START Data section

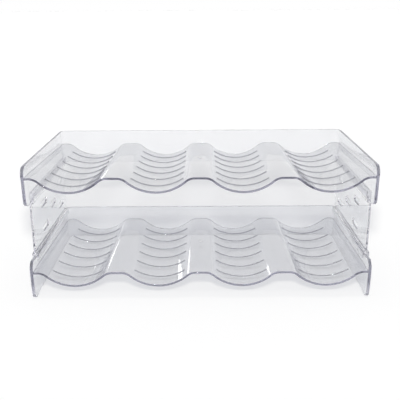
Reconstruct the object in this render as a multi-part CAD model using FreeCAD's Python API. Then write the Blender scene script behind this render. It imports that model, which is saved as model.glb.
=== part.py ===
import FreeCAD, Part

import math
import os

# Two-tier organizer for drinks bottles, moulded in clear plastic: two identical trays with a
# scalloped floor, held apart by two perforated side risers. Millimetres. X runs across the width,
# the open front faces -Y, Z is up, and the origin is under the middle of the lower tray's feet.

# Tray shell
tray_width = 356.0
tray_depth = 184.0
tray_height = 41.6
wall = 2.4
wall_draft = 0.5
rear_corner_radius = 8.0
front_top_radius = 9.0
front_foot_radius = 8.0
stile_width = 14.0
stile_extra = 0.6

# Scalloped floor: its middle surface is a row of round cradles between flat crests
cradle_count = 4
cradle_depth = 14.5
crest_flat = 13.8
crest_radius = 9.0
crest_below_rim = 11.5
floor_thickness = 2.2
floor_fall = 5.9

# Raised grip ribs across each cradle
rib_count = 6
rib_width = 1.0
rib_height = 0.9
rib_front_margin = 21.8
rib_rear_margin = 24.5
rib_crest_margin = 10.1
rib_bow_radius = 106.0

# Round stub left by the moulding gate, in the middle of the floor
gate_diameter = 4.5
gate_height = 0.4

# Side riser: a web between two channels that grip the trays' side walls
tier_gap = 60.6
riser_front_margin = 20.0
riser_rear_margin = 10.0
web_thickness = 2.2
channel_floor = 2.6
leg_thickness = 1.6
lower_leg_height = 4.0
upper_leg_height = 8.4
leg_flare = 1.2
channel_clearance = 0.3

# Hand slots in the riser's web, set like the five on a die and centred behind the web's middle
slot_length = 24.0
slot_height = 7.0
slot_column_pitch = 39.0
slot_row_offset = 13.8
slot_setback = 12.0

# Places worked out from the sizes above
half_width = tray_width / 2
half_depth = tray_depth / 2
upper_tray_base = tray_height + tier_gap
cradle_pitch = (tray_width - 2 * wall) / cradle_count
cradle_half_span = (cradle_pitch - crest_flat) / 2
swing_radius = (cradle_half_span**2 + cradle_depth**2) / (2 * cradle_depth)
cradle_radius = swing_radius - crest_radius
swing_angle = math.asin(cradle_half_span / swing_radius)
crest_level = tray_height - crest_below_rim
cradle_level = crest_level - cradle_depth
rib_half_length = cradle_half_span - rib_crest_margin
rib_pitch = (tray_depth - rib_front_margin - rib_rear_margin) / (rib_count - 1)
floor_slope = math.degrees(math.atan2(floor_fall, tray_depth))
sheet_overrun = 2 * floor_thickness
sheet_front = -half_depth - sheet_overrun
sheet_length = tray_depth + 2 * sheet_overrun


def point(x, y, z):
    """A point in the organizer's own frame."""
    return FreeCAD.Vector(x, y, z)


def arc_edge(start, middle, end):
    """A round edge through three points."""
    return Part.Arc(start, middle, end).toShape()


def line_edge(start, end):
    """A straight edge between two points."""
    return Part.makeLine(start, end)


def tray_plan(half_x, front_y, rear_y, radius, z):
    """A rectangle in plan with square front corners and round rear corners."""
    bow = radius * (1 - math.sqrt(0.5))
    front_left = point(-half_x, front_y, z)
    front_right = point(half_x, front_y, z)
    left_start = point(-half_x, rear_y - radius, z)
    left_middle = point(-half_x + bow, rear_y - bow, z)
    left_end = point(-half_x + radius, rear_y, z)
    right_start = point(half_x - radius, rear_y, z)
    right_middle = point(half_x - bow, rear_y - bow, z)
    right_end = point(half_x, rear_y - radius, z)
    edges = [
        line_edge(front_left, left_start),
        arc_edge(left_start, left_middle, left_end),
        line_edge(left_end, right_start),
        arc_edge(right_start, right_middle, right_end),
        line_edge(right_end, front_right),
        line_edge(front_right, front_left),
    ]
    return Part.Wire(edges)


def drafted_block(inset, front_y):
    """The tray's block, drawn in by an inset, its sides and rear leaning in towards the feet."""
    radius = rear_corner_radius - inset
    plans = []
    for z, lean in ((0.0, wall_draft), (tray_height, 0.0)):
        side = half_width - inset - lean
        rear = half_depth - inset - lean
        plans.append(tray_plan(side, front_y, rear, radius, z))
    return Part.makeLoft(plans, True, True)


def side_outline():
    """A block across the whole tray whose front corners are rounded as seen from the side."""
    top_bow = front_top_radius * (1 - math.sqrt(0.5))
    foot_bow = front_foot_radius * (1 - math.sqrt(0.5))
    x = -half_width
    front = -half_depth
    rear = half_depth
    foot_start = point(x, front + front_foot_radius, 0.0)
    foot_middle = point(x, front + foot_bow, foot_bow)
    foot_end = point(x, front, front_foot_radius)
    top_start = point(x, front, tray_height - front_top_radius)
    top_middle = point(x, front + top_bow, tray_height - top_bow)
    top_end = point(x, front + front_top_radius, tray_height)
    edges = [
        line_edge(point(x, rear, 0.0), foot_start),
        arc_edge(foot_start, foot_middle, foot_end),
        line_edge(foot_end, top_start),
        arc_edge(top_start, top_middle, top_end),
        line_edge(top_end, point(x, rear, tray_height)),
        line_edge(point(x, rear, tray_height), point(x, rear, 0.0)),
    ]
    return Part.Face(Part.Wire(edges)).extrude(point(tray_width, 0.0, 0.0))


def tray_walls(outer):
    """Two side walls and a back wall, with a thicker stile up each front end."""
    inner = drafted_block(wall, -half_depth - wall)
    walls = outer.cut(inner)
    stile_reach = wall + stile_extra
    stiles = outer.cut(drafted_block(stile_reach, -half_depth - wall))
    stile_zone = Part.makeBox(tray_width, stile_width, tray_height, point(-half_width, -half_depth, 0.0))
    return walls.fuse(stiles.common(stile_zone)).common(side_outline())


def cradle_centre(index):
    """Where the middle of a cradle lies across the width."""
    return (index - (cradle_count - 1) / 2) * cradle_pitch


def on_cradle(centre, radius, angle):
    """A point at an angle from straight down, about the middle of a cradle's curve."""
    x = centre + radius * math.sin(angle)
    z = cradle_level + cradle_radius - radius * math.cos(angle)
    return point(x, sheet_front, z)


def on_crest(centre, radius, angle):
    """A point at an angle from straight up, about the middle of the round beside a crest."""
    x = centre + radius * math.sin(angle)
    z = crest_level - crest_radius + radius * math.cos(angle)
    return point(x, sheet_front, z)


def floor_line(offset):
    """Edges across the width that follow the scallops, raised from the middle surface."""
    edges = []
    reach = half_width - wall / 2
    level = crest_level + offset
    last = point(-reach, sheet_front, level)
    bowl = cradle_radius - offset
    shoulder = crest_radius + offset
    for index in range(cradle_count):
        centre = cradle_centre(index)
        for side in (-1, 1):
            crest_x = centre + side * cradle_half_span
            top = on_crest(crest_x, shoulder, 0.0)
            bend = on_crest(crest_x, shoulder, -side * swing_angle / 2)
            meet = on_crest(crest_x, shoulder, -side * swing_angle)
            if side < 0:
                edges.append(line_edge(last, top))
                edges.append(arc_edge(top, bend, meet))
                far = on_cradle(centre, bowl, swing_angle)
                edges.append(arc_edge(meet, on_cradle(centre, bowl, 0.0), far))
            else:
                edges.append(arc_edge(meet, bend, top))
                last = top
    edges.append(line_edge(last, point(reach, sheet_front, level)))
    return edges


def scalloped_sheet():
    """The floor sheet lying level, a little longer than the tray at both ends."""
    top = floor_line(floor_thickness / 2)
    bottom = floor_line(-floor_thickness / 2)
    reach = half_width - wall / 2
    top_level = crest_level + floor_thickness / 2
    bottom_level = crest_level - floor_thickness / 2
    ends = []
    for x in (-reach, reach):
        upper_end = point(x, sheet_front, top_level)
        lower_end = point(x, sheet_front, bottom_level)
        ends.append(line_edge(upper_end, lower_end))
    section = Part.Wire(Part.__sortEdges__(top + bottom + ends))
    return Part.Face(section).extrude(point(0.0, sheet_length, 0.0))


def rib_blank():
    """The skin over a cradle's curve that the ribs are cut from, rooted in the floor."""
    crown = cradle_radius - floor_thickness / 2 - rib_height
    reach = math.asin(rib_half_length / crown)
    left_root = on_cradle(0.0, cradle_radius, -reach)
    right_root = on_cradle(0.0, cradle_radius, reach)
    left_crown = on_cradle(0.0, crown, -reach)
    right_crown = on_cradle(0.0, crown, reach)
    edges = [
        arc_edge(left_root, on_cradle(0.0, cradle_radius, 0.0), right_root),
        line_edge(right_root, right_crown),
        arc_edge(right_crown, on_cradle(0.0, crown, 0.0), left_crown),
        line_edge(left_crown, left_root),
    ]
    return Part.Face(Part.Wire(edges)).extrude(point(0.0, sheet_length, 0.0))


def cradle_ribs():
    """The row of ribs in the cradle at the middle of the width, bowed in plan."""
    blank = rib_blank()
    outer_radius = rib_bow_radius + rib_width / 2
    inner_radius = rib_bow_radius - rib_width / 2
    ribs = []
    for row in range(rib_count):
        middle_y = -half_depth + rib_front_margin + row * rib_pitch
        axis = point(0.0, middle_y - rib_bow_radius, 0.0)
        disc = Part.makeCylinder(outer_radius, tray_height, axis)
        hole = Part.makeCylinder(inner_radius, tray_height, axis)
        ribs.append(disc.cut(hole).common(blank))
    return ribs


def gate_stub():
    """The round stub on the crest in the middle of the level floor."""
    rise = floor_thickness / 2 + gate_height
    return Part.makeCylinder(gate_diameter / 2, rise, point(0.0, 0.0, crest_level))


def ribbed_floor(outer):
    """The floor with its ribs and gate stub, falling from the open front to the back wall."""
    raised = [gate_stub()]
    ribs = cradle_ribs()
    for index in range(cradle_count):
        for rib in ribs:
            moved = rib.copy()
            moved.translate(point(cradle_centre(index), 0.0, 0.0))
            raised.append(moved)
    floor = scalloped_sheet().multiFuse(raised)
    floor.rotate(point(0.0, -half_depth, crest_level), point(1.0, 0.0, 0.0), -floor_slope)
    return floor.common(outer)


def make_tray(base):
    """One tray with its feet at the given height."""
    outer = drafted_block(0.0, -half_depth)
    tray = tray_walls(outer).fuse(ribbed_floor(outer)).removeSplitter()
    tray.translate(point(0.0, 0.0, base))
    return tray


def riser_profile():
    """Outline of the right-hand riser seen from the front: web, channels and flared legs."""
    low_x = half_width - wall / 2
    high_x = low_x - wall_draft
    low_z = tray_height
    high_z = upper_tray_base
    half_gap = wall / 2 + channel_clearance
    half_fork = half_gap + leg_thickness
    web_x = (low_x + high_x) / 2
    half_web = web_thickness / 2
    corners = [
        (low_x + half_gap, low_z - lower_leg_height),
        (low_x + half_fork, low_z - lower_leg_height),
        (low_x + half_fork, low_z + channel_floor),
        (web_x + half_web, low_z + channel_floor),
        (web_x + half_web, high_z - channel_floor),
        (high_x + half_fork, high_z - channel_floor),
        (high_x + half_fork, high_z + upper_leg_height),
        (high_x + half_gap, high_z + upper_leg_height),
        (high_x + half_gap, high_z),
        (high_x - half_gap, high_z),
        (high_x - half_gap - leg_flare, high_z + upper_leg_height),
        (high_x - half_fork - leg_flare, high_z + upper_leg_height),
        (high_x - half_fork, high_z - channel_floor),
        (web_x - half_web, high_z - channel_floor),
        (web_x - half_web, low_z + channel_floor),
        (low_x - half_fork, low_z + channel_floor),
        (low_x - half_fork - leg_flare, low_z - lower_leg_height),
        (low_x - half_gap - leg_flare, low_z - lower_leg_height),
        (low_x - half_gap, low_z),
        (low_x + half_gap, low_z),
    ]
    front = -half_depth + riser_front_margin
    points = [point(x, front, z) for x, z in corners]
    return Part.makePolygon(points + points[:1])


def hand_slot(middle_y, middle_z):
    """A round-ended slot through the right-hand web."""
    end = slot_height / 2
    half_run = slot_length / 2 - end
    x = half_width - wall - leg_thickness - leg_flare
    front_low = point(x, middle_y - half_run, middle_z - end)
    front_tip = point(x, middle_y - half_run - end, middle_z)
    front_high = point(x, middle_y - half_run, middle_z + end)
    rear_low = point(x, middle_y + half_run, middle_z - end)
    rear_tip = point(x, middle_y + half_run + end, middle_z)
    rear_high = point(x, middle_y + half_run, middle_z + end)
    edges = [
        arc_edge(front_low, front_tip, front_high),
        line_edge(front_high, rear_high),
        arc_edge(rear_high, rear_tip, rear_low),
        line_edge(rear_low, front_low),
    ]
    through = 2 * (wall + leg_thickness + leg_flare)
    return Part.Face(Part.Wire(edges)).extrude(point(through, 0.0, 0.0))


def make_right_riser():
    """The right-hand riser, standing on the lower tray's side wall."""
    length = tray_depth - riser_front_margin - riser_rear_margin
    plate = Part.Face(riser_profile()).extrude(point(0.0, length, 0.0))
    middle_y = -half_depth + riser_front_margin + length / 2 + slot_setback
    middle_z = tray_height + tier_gap / 2
    slots = [hand_slot(middle_y, middle_z)]
    for along in (-1, 1):
        for up in (-1, 1):
            slot_y = middle_y + along * slot_column_pitch
            slot_z = middle_z + up * slot_row_offset
            slots.append(hand_slot(slot_y, slot_z))
    return plate.cut(slots)


def save(shape, name):
    """Write a piece to its file and say how large and sound it is."""
    box = shape.optimalBoundingBox(True, False)
    shape.exportStep(f"parts/{name}.step")
    size = f"{box.XLength:.2f} x {box.YLength:.2f} x {box.ZLength:.2f}"
    print(f"{name}: {size} mm, {len(shape.Solids)} solid, valid {shape.isValid()}")


def main():
    """Build the four pieces where they sit in the assembled organizer."""
    os.makedirs("parts", exist_ok=True)
    right_riser = make_right_riser()
    left_riser = right_riser.mirror(point(0.0, 0.0, 0.0), point(1.0, 0.0, 0.0))
    save(make_tray(0.0), "lower_tray")
    save(make_tray(upper_tray_base), "upper_tray")
    save(left_riser, "left_riser")
    save(right_riser, "right_riser")


main()
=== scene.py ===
import bpy
import logging
import math
from dataclasses import dataclass, replace
from enum import Enum
from typing import Callable

from mathutils import Matrix, Vector


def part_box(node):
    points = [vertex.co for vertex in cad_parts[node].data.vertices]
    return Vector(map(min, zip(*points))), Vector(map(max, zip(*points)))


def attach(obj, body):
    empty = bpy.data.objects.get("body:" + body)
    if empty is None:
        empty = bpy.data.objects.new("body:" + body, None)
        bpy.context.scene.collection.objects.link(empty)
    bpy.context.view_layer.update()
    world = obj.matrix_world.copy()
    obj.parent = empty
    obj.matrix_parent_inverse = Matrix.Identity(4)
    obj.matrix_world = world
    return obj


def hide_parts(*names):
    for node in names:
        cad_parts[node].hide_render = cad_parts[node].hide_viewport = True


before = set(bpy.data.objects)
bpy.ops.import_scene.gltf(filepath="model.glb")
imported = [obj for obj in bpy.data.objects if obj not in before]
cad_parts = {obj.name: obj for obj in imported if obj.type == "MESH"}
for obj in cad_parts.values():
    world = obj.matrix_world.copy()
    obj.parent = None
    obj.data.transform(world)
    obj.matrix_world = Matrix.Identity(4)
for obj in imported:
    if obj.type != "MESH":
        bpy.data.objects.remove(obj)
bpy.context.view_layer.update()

LOG = logging.getLogger("bottle_organizer")
MM = 0.001
# Places closer together than this, in millimetres, count as one.
SAME = 0.01
# A normal with more than this share along an axis points along that axis.
ALONG = 0.9
# Faces that meet at more than this angle have an edge between them.
SHARP = math.radians(30.0)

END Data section

Directive: Reproduce only the lines from the one containing "right_riser = make_right_riser()" through the one containing "obj.matrix_parent_inverse = Matrix.Identity(4)", inclusive of both.

Response:
    right_riser = make_right_riser()
    left_riser = right_riser.mirror(point(0.0, 0.0, 0.0), point(1.0, 0.0, 0.0))
    save(make_tray(0.0), "lower_tray")
    save(make_tray(upper_tray_base), "upper_tray")
    save(left_riser, "left_riser")
    save(right_riser, "right_riser")


main()
=== scene.py ===
import bpy
import logging
import math
from dataclasses import dataclass, replace
from enum import Enum
from typing import Callable

from mathutils import Matrix, Vector


def part_box(node):
    points = [vertex.co for vertex in cad_parts[node].data.vertices]
    return Vector(map(min, zip(*points))), Vector(map(max, zip(*points)))


def attach(obj, body):
    empty = bpy.data.objects.get("body:" + body)
    if empty is None:
        empty = bpy.data.objects.new("body:" + body, None)
        bpy.context.scene.collection.objects.link(empty)
    bpy.context.view_layer.update()
    world = obj.matrix_world.copy()
    obj.parent = empty
    obj.matrix_parent_inverse = Matrix.Identity(4)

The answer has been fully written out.